Docking study and binding site prediction

Docking was performed using AUTODOCK 4.0 for the receptor of PON1 with ligands aspirin and cefazolin, loaded individually into ADT to analyze ten best conformations. The study showed that the conformation of cefazolin with PON1 has binding energy of ­5.5k.cal M-1 and binding constant/inhibitory constant of 80.71µM. While, the conformation of aspirin had lower binding energy than that of cefazolin (­4.85k.cal M­1) and higher binding constant/inhibitory constant (276.3µM).
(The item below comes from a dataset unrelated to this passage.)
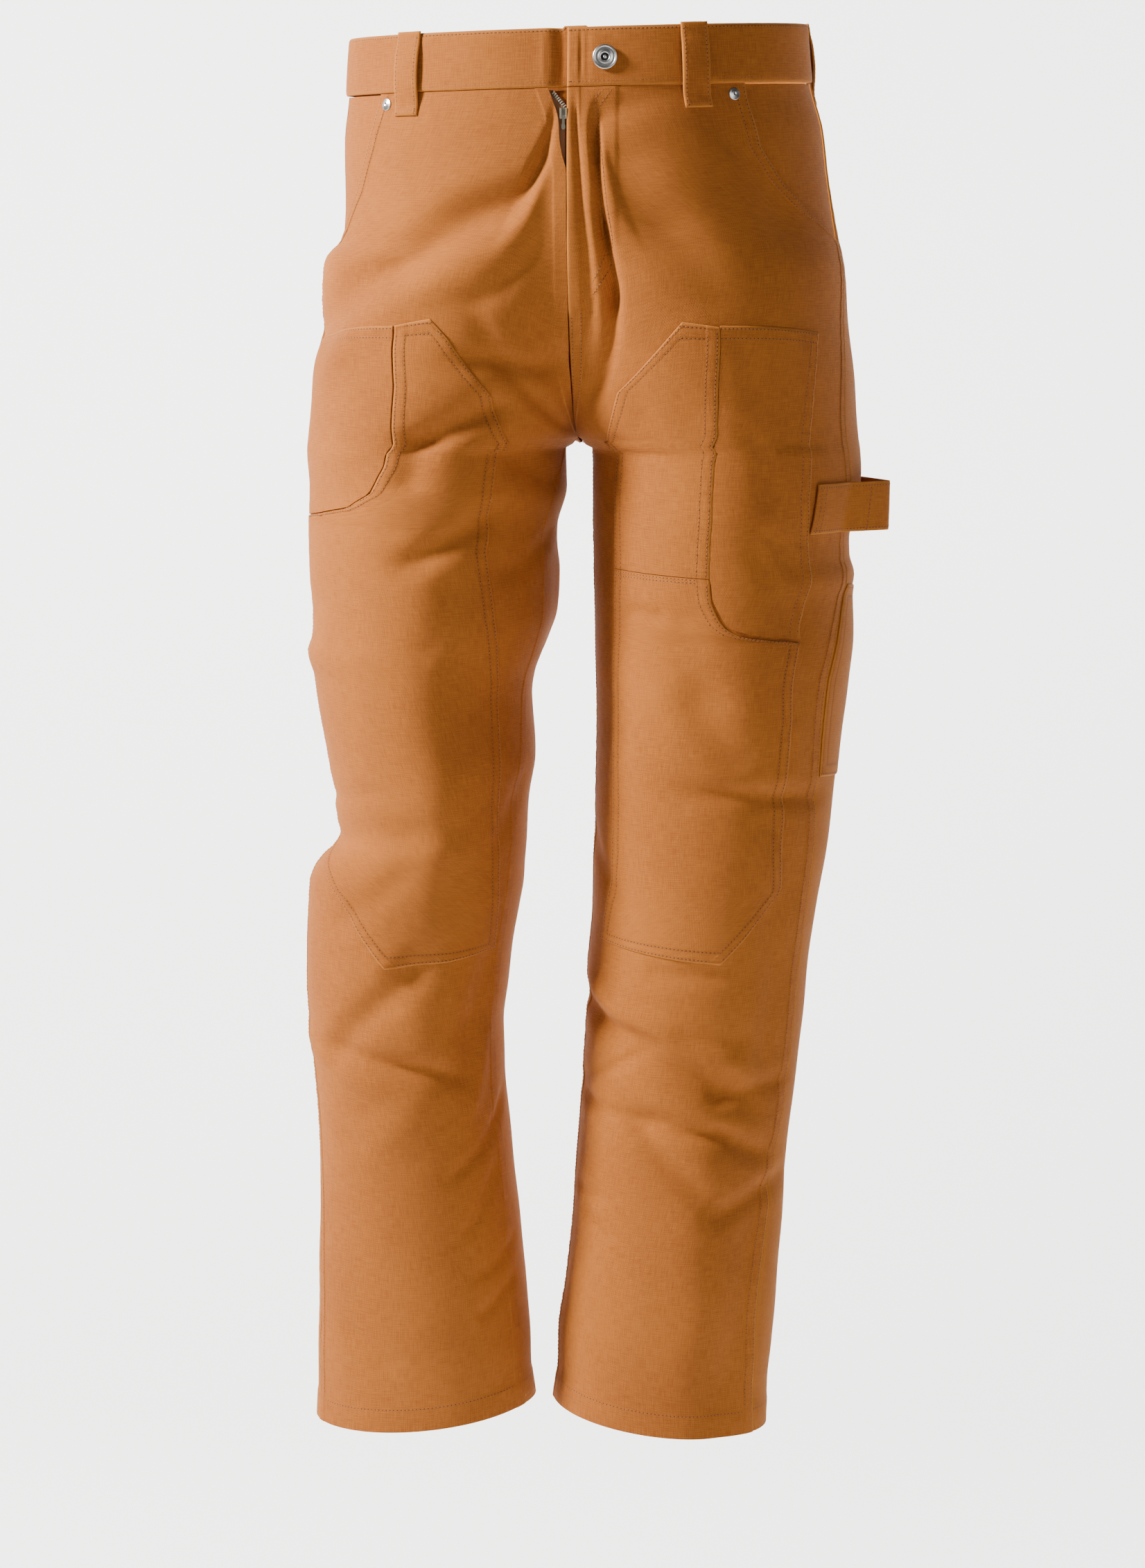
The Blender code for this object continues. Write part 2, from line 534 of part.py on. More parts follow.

The ligand binding residues of cefazolin and aspirin showed similarity with binding site predicted in our model and those predicted by the 3D2GO (Table 2, see Table 2). Cefazolin was found to dock in the vicinity of predicted binding site 1 of HuPON1 (Figure 2a) and restored all its H-bond contacts with predicted site residue by residue with slight variations from 3D2GO. However, aspirin was found to dock in vicinity of the predicted binding site 2 of HuPON1 (Figure 3a) and restored the geometrical premises of the predicted binding site but not the residues (Table 3, see Table 3). Cefazolin shares three hydrogen bonds and aspirin shares four hydrogen bonds with HuPON1. Furthermore, cefazolin docks at residues N166, S193 and Y71 (Figure 2b) and aspirin at residues N309, I310 and L311 (Figure 3b).

Figure 2

Receptor-ligand interaction between cefazolin and modeled HuPON1 enzyme obtained using Autodock 4.0; (a) Active site of HuPON1 with cefazolin; (b) Electrostatic surface of HuPON1 binding pocket and interacting residues for cefazolin drug.

Figure 3

Receptor-ligand interaction between aspirin and modeled HuPON1 enzyme obtained using Autodock 4.0; (a) Active site of HuPON1 with aspirin; (b) Electrostatic surface of HuPON1 binding pocket and interacting residues for aspirin drug.

Conclusion

In conclusion, model building and docking study were used to attain details of interaction between protein and ligands-aspirin and cefazolin. Docking studies of aspirin and cefazolin into the active site of HuPON1 revealed two binding sites; the first region is occupied by cefazolin and the second with aspirin. The multiple binding sites may possibly explain the multifunctional nature of HuPON1 towards structurally unrelated substrates. Furthermore, site directed mutagenesis has identified distinct amino acids for PON1 and phenyl acetate binding which are distinct from the residues important for binding aspirin and cefazolin. Therefore, screening many more substrates and inhibitors might provide the answers to the multi-factorial nature of HuPON1 and may help understand its cardioprotective function.